## [YOUR INSTRUCTIONS]
Beginning with the first line of the data below, extract each line up to and including the one containing "return shape". Copy them exactly and add nothing.
========================================
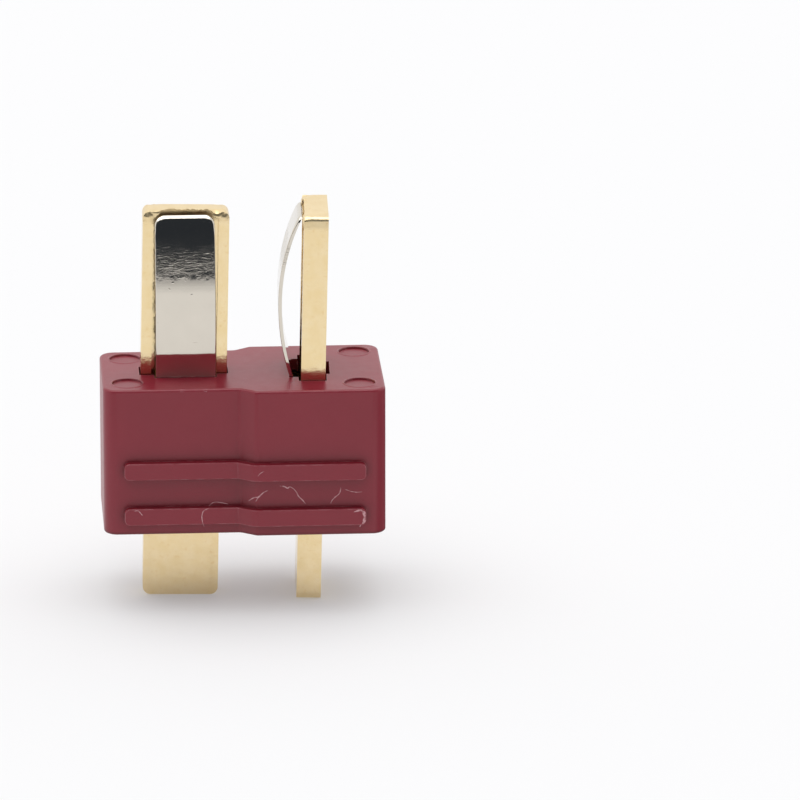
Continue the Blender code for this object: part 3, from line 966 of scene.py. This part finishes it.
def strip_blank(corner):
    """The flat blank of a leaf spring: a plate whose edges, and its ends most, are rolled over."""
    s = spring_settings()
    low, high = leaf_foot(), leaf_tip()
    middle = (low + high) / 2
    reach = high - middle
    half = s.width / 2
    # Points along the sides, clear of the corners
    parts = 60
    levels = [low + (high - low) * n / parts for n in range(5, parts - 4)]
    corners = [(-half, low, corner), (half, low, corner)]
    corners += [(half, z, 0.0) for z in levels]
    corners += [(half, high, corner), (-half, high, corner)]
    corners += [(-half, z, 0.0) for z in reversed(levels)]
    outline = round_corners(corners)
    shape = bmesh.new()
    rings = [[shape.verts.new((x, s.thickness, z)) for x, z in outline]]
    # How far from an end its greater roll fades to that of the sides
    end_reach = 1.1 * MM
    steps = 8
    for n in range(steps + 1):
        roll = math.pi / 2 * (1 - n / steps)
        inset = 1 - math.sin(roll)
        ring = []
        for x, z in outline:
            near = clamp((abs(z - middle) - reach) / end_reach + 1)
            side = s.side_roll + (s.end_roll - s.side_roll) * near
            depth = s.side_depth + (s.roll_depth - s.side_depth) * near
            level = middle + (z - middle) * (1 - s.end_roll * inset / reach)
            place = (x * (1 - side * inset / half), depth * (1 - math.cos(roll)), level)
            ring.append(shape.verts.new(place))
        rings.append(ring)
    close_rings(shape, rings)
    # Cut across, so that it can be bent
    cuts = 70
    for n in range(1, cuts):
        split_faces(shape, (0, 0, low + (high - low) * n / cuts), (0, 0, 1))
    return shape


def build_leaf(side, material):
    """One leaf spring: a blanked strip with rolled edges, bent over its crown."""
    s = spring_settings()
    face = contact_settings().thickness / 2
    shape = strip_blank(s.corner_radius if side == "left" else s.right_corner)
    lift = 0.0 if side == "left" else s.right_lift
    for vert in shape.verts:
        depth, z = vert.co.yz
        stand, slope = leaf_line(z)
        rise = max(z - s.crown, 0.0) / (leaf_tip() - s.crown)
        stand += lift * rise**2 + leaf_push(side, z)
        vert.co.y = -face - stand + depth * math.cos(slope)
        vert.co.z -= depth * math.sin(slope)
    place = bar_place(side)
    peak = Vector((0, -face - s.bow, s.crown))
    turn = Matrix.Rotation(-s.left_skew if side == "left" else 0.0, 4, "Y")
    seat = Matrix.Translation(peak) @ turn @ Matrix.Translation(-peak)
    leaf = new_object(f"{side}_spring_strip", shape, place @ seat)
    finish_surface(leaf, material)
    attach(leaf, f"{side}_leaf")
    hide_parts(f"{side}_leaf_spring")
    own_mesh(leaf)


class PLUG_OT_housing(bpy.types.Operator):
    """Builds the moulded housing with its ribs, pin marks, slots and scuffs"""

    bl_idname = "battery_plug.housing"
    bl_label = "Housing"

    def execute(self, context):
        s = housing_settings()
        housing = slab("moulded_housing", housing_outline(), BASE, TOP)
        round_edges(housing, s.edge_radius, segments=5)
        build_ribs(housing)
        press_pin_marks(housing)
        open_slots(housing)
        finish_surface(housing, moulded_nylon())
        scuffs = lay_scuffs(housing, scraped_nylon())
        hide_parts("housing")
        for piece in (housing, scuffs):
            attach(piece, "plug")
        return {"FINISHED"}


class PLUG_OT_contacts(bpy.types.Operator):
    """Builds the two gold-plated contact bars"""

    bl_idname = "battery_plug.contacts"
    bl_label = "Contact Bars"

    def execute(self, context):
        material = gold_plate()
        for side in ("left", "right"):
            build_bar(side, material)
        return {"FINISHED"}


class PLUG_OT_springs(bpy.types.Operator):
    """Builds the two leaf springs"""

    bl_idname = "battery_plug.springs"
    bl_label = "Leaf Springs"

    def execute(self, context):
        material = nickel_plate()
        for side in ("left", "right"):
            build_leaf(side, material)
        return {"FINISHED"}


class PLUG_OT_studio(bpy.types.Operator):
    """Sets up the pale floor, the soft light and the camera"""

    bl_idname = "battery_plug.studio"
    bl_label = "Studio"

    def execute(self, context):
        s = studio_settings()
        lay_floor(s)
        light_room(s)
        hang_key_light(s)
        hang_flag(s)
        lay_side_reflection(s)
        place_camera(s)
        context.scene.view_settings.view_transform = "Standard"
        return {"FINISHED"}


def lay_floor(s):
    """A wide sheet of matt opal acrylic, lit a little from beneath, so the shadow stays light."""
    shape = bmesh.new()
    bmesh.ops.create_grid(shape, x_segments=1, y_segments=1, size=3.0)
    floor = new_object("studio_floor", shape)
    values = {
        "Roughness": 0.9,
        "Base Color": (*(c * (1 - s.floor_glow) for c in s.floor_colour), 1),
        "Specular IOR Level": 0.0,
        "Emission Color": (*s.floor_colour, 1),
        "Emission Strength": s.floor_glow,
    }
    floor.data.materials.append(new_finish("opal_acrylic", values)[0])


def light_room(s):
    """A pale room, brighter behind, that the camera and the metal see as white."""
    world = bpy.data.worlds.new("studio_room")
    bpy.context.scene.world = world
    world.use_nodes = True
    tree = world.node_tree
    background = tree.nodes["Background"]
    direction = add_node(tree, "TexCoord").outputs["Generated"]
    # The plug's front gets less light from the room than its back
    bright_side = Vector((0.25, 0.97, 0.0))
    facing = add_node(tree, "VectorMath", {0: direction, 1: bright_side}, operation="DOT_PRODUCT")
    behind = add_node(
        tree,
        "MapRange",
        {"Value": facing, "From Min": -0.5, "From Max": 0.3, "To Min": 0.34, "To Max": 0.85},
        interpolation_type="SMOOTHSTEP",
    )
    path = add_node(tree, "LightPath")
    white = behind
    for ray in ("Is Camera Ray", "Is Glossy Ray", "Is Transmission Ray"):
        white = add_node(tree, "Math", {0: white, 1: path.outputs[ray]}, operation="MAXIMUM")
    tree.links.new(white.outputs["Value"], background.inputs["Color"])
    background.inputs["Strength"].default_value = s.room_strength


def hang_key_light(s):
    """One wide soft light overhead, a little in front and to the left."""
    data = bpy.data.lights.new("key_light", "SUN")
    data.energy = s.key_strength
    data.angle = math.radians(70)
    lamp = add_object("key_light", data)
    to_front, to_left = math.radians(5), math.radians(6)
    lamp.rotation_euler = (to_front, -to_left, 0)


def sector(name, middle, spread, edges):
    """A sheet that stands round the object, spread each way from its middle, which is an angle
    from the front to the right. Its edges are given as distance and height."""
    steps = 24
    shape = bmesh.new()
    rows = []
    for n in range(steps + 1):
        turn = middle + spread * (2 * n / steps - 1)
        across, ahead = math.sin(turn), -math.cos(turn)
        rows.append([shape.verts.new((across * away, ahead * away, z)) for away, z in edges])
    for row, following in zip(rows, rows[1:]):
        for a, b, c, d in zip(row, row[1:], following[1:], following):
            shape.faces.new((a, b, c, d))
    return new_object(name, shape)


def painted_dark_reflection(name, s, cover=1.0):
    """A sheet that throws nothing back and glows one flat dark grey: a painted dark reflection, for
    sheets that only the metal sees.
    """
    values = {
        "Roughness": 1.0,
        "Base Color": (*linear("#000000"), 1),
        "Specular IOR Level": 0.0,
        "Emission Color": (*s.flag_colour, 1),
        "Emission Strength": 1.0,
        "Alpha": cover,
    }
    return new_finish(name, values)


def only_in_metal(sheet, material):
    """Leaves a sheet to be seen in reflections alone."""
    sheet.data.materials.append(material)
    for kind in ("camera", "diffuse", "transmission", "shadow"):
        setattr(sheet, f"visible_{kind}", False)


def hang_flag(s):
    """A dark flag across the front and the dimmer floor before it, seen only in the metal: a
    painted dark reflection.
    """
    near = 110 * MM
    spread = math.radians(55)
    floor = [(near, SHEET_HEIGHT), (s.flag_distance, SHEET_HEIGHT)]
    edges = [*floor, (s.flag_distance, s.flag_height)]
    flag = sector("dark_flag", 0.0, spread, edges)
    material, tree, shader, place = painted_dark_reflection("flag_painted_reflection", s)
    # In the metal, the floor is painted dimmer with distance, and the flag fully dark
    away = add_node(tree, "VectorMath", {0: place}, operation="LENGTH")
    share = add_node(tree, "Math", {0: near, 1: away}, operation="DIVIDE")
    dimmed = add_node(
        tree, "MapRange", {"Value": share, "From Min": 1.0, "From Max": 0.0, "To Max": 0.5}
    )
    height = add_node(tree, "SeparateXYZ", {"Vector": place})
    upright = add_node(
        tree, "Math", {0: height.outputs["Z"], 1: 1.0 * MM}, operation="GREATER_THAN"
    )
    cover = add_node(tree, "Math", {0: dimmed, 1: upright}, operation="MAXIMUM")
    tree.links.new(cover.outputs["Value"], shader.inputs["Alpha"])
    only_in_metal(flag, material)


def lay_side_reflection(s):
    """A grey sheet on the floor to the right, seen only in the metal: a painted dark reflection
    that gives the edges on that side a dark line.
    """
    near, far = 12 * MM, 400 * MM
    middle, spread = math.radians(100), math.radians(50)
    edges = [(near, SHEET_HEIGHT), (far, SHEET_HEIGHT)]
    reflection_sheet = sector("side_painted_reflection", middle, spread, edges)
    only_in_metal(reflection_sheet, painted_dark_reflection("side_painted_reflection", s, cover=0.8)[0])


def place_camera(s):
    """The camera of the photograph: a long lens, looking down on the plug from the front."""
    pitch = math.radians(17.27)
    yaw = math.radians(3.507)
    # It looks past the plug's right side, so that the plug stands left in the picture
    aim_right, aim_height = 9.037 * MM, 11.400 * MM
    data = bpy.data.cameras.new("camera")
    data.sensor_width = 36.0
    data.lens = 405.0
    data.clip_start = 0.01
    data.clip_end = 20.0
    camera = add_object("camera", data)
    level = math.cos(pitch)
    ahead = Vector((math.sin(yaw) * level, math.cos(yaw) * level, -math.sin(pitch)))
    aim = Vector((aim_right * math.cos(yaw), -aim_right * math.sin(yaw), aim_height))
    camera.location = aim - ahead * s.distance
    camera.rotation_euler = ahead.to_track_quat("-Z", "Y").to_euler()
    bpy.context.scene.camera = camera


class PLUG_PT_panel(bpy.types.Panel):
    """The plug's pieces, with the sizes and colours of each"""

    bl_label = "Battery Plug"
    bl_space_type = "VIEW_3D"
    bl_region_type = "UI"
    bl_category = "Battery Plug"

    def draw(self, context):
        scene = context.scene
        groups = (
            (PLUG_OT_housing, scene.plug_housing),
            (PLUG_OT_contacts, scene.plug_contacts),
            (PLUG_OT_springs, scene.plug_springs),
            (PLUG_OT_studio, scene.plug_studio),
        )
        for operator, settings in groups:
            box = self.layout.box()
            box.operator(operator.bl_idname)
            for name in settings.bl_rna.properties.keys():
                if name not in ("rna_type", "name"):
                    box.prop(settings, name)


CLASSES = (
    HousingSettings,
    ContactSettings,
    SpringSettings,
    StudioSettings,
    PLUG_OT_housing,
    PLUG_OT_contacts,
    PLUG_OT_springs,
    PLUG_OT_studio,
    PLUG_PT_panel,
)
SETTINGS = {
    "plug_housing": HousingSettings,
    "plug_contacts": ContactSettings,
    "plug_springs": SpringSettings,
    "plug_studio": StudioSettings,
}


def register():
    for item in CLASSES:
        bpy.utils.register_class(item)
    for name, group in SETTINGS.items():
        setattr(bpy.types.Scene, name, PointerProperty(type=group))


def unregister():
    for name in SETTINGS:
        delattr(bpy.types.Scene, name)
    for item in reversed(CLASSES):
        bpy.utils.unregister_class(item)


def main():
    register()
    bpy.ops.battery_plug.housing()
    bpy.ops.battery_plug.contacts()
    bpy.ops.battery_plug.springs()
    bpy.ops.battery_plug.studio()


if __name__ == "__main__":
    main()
========================================
## [RESULT]
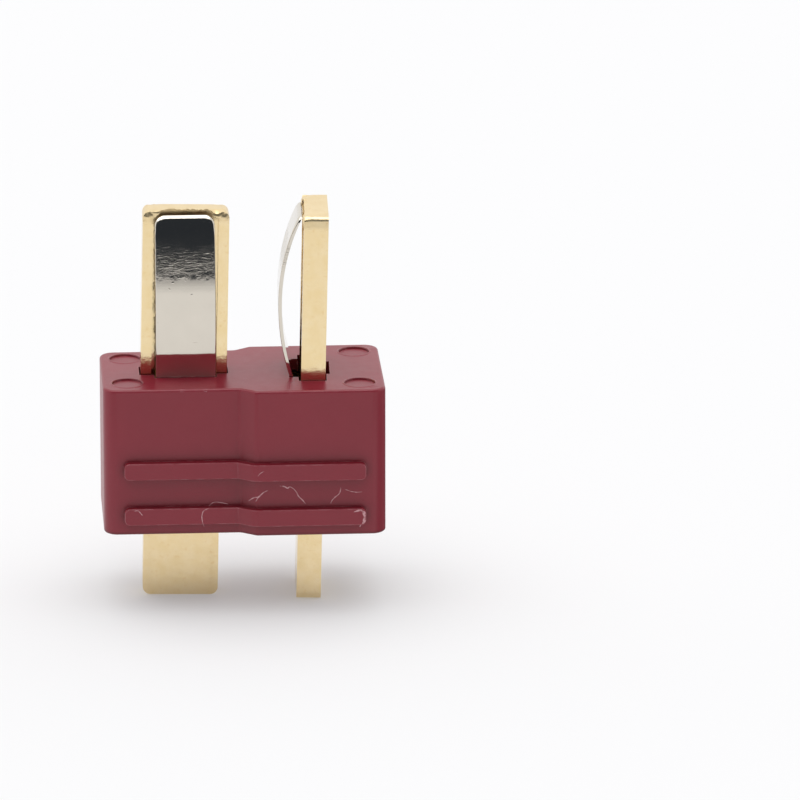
Continue the Blender code for this object: part 3, from line 966 of scene.py. This part finishes it.
def strip_blank(corner):
    """The flat blank of a leaf spring: a plate whose edges, and its ends most, are rolled over."""
    s = spring_settings()
    low, high = leaf_foot(), leaf_tip()
    middle = (low + high) / 2
    reach = high - middle
    half = s.width / 2
    # Points along the sides, clear of the corners
    parts = 60
    levels = [low + (high - low) * n / parts for n in range(5, parts - 4)]
    corners = [(-half, low, corner), (half, low, corner)]
    corners += [(half, z, 0.0) for z in levels]
    corners += [(half, high, corner), (-half, high, corner)]
    corners += [(-half, z, 0.0) for z in reversed(levels)]
    outline = round_corners(corners)
    shape = bmesh.new()
    rings = [[shape.verts.new((x, s.thickness, z)) for x, z in outline]]
    # How far from an end its greater roll fades to that of the sides
    end_reach = 1.1 * MM
    steps = 8
    for n in range(steps + 1):
        roll = math.pi / 2 * (1 - n / steps)
        inset = 1 - math.sin(roll)
        ring = []
        for x, z in outline:
            near = clamp((abs(z - middle) - reach) / end_reach + 1)
            side = s.side_roll + (s.end_roll - s.side_roll) * near
            depth = s.side_depth + (s.roll_depth - s.side_depth) * near
            level = middle + (z - middle) * (1 - s.end_roll * inset / reach)
            place = (x * (1 - side * inset / half), depth * (1 - math.cos(roll)), level)
            ring.append(shape.verts.new(place))
        rings.append(ring)
    close_rings(shape, rings)
    # Cut across, so that it can be bent
    cuts = 70
    for n in range(1, cuts):
        split_faces(shape, (0, 0, low + (high - low) * n / cuts), (0, 0, 1))
    return shape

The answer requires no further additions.